What Is The Best Way To Secure My Deferred Payout?

In our experience assisting high-net-worth professionals, the first 48 hours of a company’s insolvency filing are the most critical for your assets. 

You should ensure your agreement includes a Rabbi Trust with an in-service”distribution trigger for emergencies. 

While no plan is 100% safe from a company’s creditors, a well-structured vesting schedule can help you pull funds out gradually before a financial crisis hits.

Frequently Asked Questions (FAQs):

Understanding the complexities of deferred compensation is vital for long-term security. Here are a few final points that citizens often find confusing.

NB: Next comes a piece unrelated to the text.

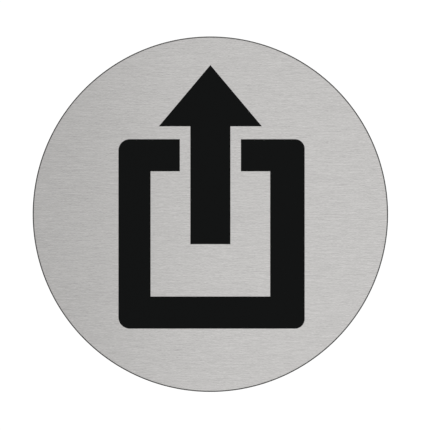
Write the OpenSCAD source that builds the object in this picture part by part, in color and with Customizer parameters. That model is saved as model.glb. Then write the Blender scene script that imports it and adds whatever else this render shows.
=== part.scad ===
// Round door sign for a way out: an arrow that leaves an open room.
// A brushed steel disc is etched with the symbol, and black enamel fills the etching.
// A disc of adhesive foam on the back sticks the sign to a door or wall.
// The sign stands upright and faces -Y. The wall that it is stuck to lies at y = 0,
// and the origin is the centre of the foam's sticky face.

/* [Steel disc] */
// Diameter of the disc
disc_d = 83; // [76:1:120]
// Thickness of the steel sheet
sheet_t = 1; // [0.8:0.1:2]
// Radius of the rim where the blanking punch rolls the front edge over
front_rim_r = 0.3; // [0.15:0.05:0.4]
// Leg of the chamfer that takes the burr off the back edge
back_chamfer = 0.1; // [0.05:0.05:0.2]

/* [Etching and enamel] */
// Depth of the etched pockets below the face of the disc
etch_depth = 0.2; // [0.15:0.05:0.4]
// How far the fired enamel lies below the face of the disc
enamel_sink = 0.03; // [0.01:0.01:0.08]

/* [Arrow] */
// Height of the arrow's tip above the centre of the disc
tip_z = 34.8; // [31:0.1:36]
// Length of the arrow from its tip to the end of its shaft
arrow_l = 41.8; // [32:0.1:50]
// Width of the arrowhead across its two barbs
head_w = 24.05; // [18:0.05:28]
// Length of the arrowhead from its tip to its barbs
head_l = 14.3; // [11:0.1:16]
// Width of the shaft
shaft_w = 9.35; // [6:0.05:12]

/* [Room] */
// Clear width inside the room
room_w = 27.9; // [24:0.1:31]
// Clear height inside the room
room_h = 29.2; // [26:0.1:31]
// Thickness of the left wall
left_wall = 7.5; // [5:0.05:9]
// Thickness of the right wall, a little stronger than the left one
right_wall = 8.05; // [5:0.05:9]
// Thickness of the upper wall, on each side of the doorway
upper_wall = 7.5; // [5:0.05:9]
// Thickness of the floor of the room
floor_wall = 7.5; // [5:0.05:9]
// Corner radius on the outside of the left wall
left_corner_r = 2.65; // [0.5:0.05:4]
// Corner radius on the outside of the right wall
right_corner_r = 2.25; // [0.5:0.05:4]
// Bare steel between the arrow's shaft and the doorway on each side
doorway_gap = 2.45; // [1.5:0.05:4]
// Bare steel between the arrowhead's barbs and the top of the room
barb_gap = 3; // [1.5:0.1:5]

/* [Foam pad] */
// Thickness of the foam pad
pad_t = 1; // [0.5:0.1:2]
// How far the edge of the pad stays inside the edge of the disc
pad_inset = 2; // [1:0.5:6]

/* [Hidden] */
$fn = 180;

// How far a cutter reaches past the surface that it opens
cut_over = 0.5;

// Heights above the wall
sheet_back = pad_t;
sheet_face = sheet_back + sheet_t;
pocket_floor = sheet_face - etch_depth;

// Sizes and places of the room's walls
outer_w = left_wall + room_w + right_wall;
outer_h = floor_wall + room_h + upper_wall;
outer_left = -room_w / 2 - left_wall;
outer_top = tip_z - head_l - barb_gap;
outer_bottom = outer_top - outer_h;
doorway_w = shaft_w + 2 * doorway_gap;

// Turns what is drawn lying on its back, with its face up, so that it faces -Y
module upright() {
    rotate([90, 0, 0])
        children();
}

// The waste beyond a rounded corner whose sharp point is at the origin,
// with the outline that it rounds off on the side of +X and +Y
module corner_waste(r) {
    difference() {
        translate([-cut_over, -cut_over])
            square(r + cut_over);
        translate([r, r])
            circle(r);
    }
}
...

1. What Is The Maximum Amount I Can Contribute To A Deferred Compensation Plan In 2026?

For qualified plans like 401(k)s, the limit is $24,500. Nonqualified plans generally have no federal contribution limit (IRS).

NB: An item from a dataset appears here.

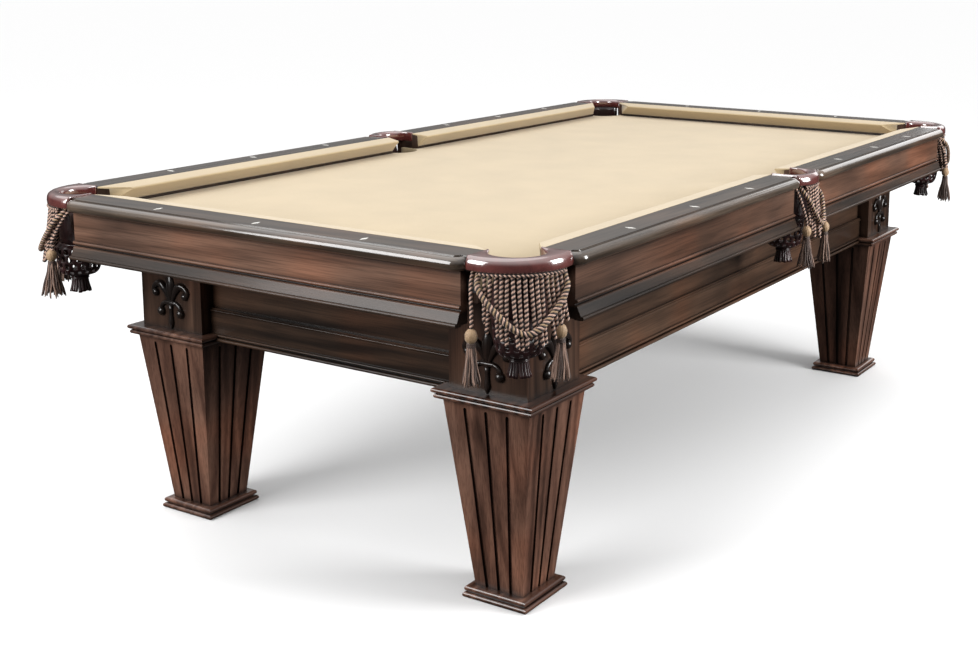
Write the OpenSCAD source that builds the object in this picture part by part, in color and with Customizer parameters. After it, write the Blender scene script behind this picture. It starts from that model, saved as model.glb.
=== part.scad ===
// Billiards table with six drop pockets: length along X, the near end at -X,
// the right-hand side at -Y, floor at Z = 0.

/* [Playing surface] */
// Length between the cushion noses of the two end rails
play_length = 2236; // [1900:4:2600]
// Width between the cushion noses of the two long sides
play_width = 1118; // [960:2:1300]

/* [Heights] */
// Floor to the flat top of the rail caps
rail_top = 780; // [740:1:830]
// Drop from the top of the rail caps to the bed cloth
bed_drop = 45; // [42:0.5:50]
// Height of the cushion nose above the bed cloth
nose_height = 36.5; // [35:0.5:38]
// Floor to the top of the leg collars, where the leg blocks start
collar_top = 455; // [430:1:500]
// Floor to the bottom edge of the cabinet aprons
apron_bottom = 440; // [400:1:460]

/* [Slate bed] */
// Thickness of the three slates
slate_thickness = 25; // [19:1:32]
// Thickness of the wooden liners under the slates
liner_thickness = 19; // [15:1:25]
// Thickness of the bed cloth
cloth_thickness = 1; // [0.6:0.1:1.6]
// Radius of the pocket cuts in slates, liners and cloth
slate_cut_radius = 59; // [58:0.5:64]

/* [Rails] */
// Cushion nose to the outer edge of the rail cap
rail_width = 132; // [122:1:150]
// Cushion nose to the inner edge of the rail cap
cushion_depth = 48; // [44:1:54]
// Thickness of the rail cap
cap_thickness = 28; // [20:1:29]
// Radius of the cap's outer corners in plan
cap_corner = 28; // [20:1:34]
// Cushion nose to the front of the rail body
rail_body_front = 30; // [26:1:36]
// Outer edge of the cap to the face of the rail apron
fascia_setback = 20; // [14:1:26]
// How much shorter the rail aprons are than the caps at the corner pockets
fascia_short = 14; // [3:1:16]
// The same at the side pockets
side_fascia_short = 6; // [3:1:9]
// Thickness of the rail apron board
fascia_thickness = 20; // [16:1:26]
// Top of the caps to the bottom of the rail apron's moulding
fascia_drop = 131; // [112:1:145]
// Height of the flared bottom moulding of the rail apron
flare_height = 26; // [18:1:28]
// How far the flared moulding stands out from the apron face
flare_reach = 18; // [14:1:22]
// Cushion nose to the centre of the sights
sight_offset = 90; // [80:1:100]
// Length of a diamond sight, across the rail
sight_length = 25; // [18:1:30]
// Width of a diamond sight, along the rail
sight_width = 10; // [7:0.5:13]

/* [Pockets] */
// Width of the corner pocket mouths between cushion tips
corner_mouth = 120; // [114:1:127]
// Width of the side pocket mouths between cushion tips
side_mouth = 132; // [127:1:140]
// Radius of the corner pocket holes
corner_hole = 52; // [48:0.5:55]
// Radius of the side pocket holes
side_hole = 54; // [50:0.5:56]
// Corner of the nose lines to the corner pocket hole's centre, outward
corner_setback = 40; // [34:1:46]
// Nose line to the side pocket hole's centre, outward
side_setback = 60; // [56:1:66]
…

2. Does A Rabbi Trust Make My Deferred Compensation 100% Safe?

No, a Rabbi Trust only protects you from the employer changing their mind, not from the employer’s creditors in bankruptcy.

3. Can I Roll Over Nonqualified Deferred Compensation Into An IRA?

Unlike a 401(k), nonqualified plans are not eligible for IRA rollovers. They are paid out as taxable W-2 income.

4. Can I Withdraw My Deferred Compensation Early?

Generally, no. Under Section 409A, you must stick to the pre-set distribution schedule unless you have a qualified unforeseeable emergency.

5. What Happens To My Deferred Compensation If I Am Fired?

This depends on your contract. Some plans have “clawback” or forfeiture provisions if you are terminated for cause.

6. Is Deferred Compensation Taxable In The State Where I Live Or Where I Worked?

Usually, if you receive the payout over ten or more years, it is taxed in your current state of residence.

7. Can A Company Change My Payout Date After I Retire?

No. Section 409A strictly prohibits the acceleration or further deferral of payments once the schedule is locked in.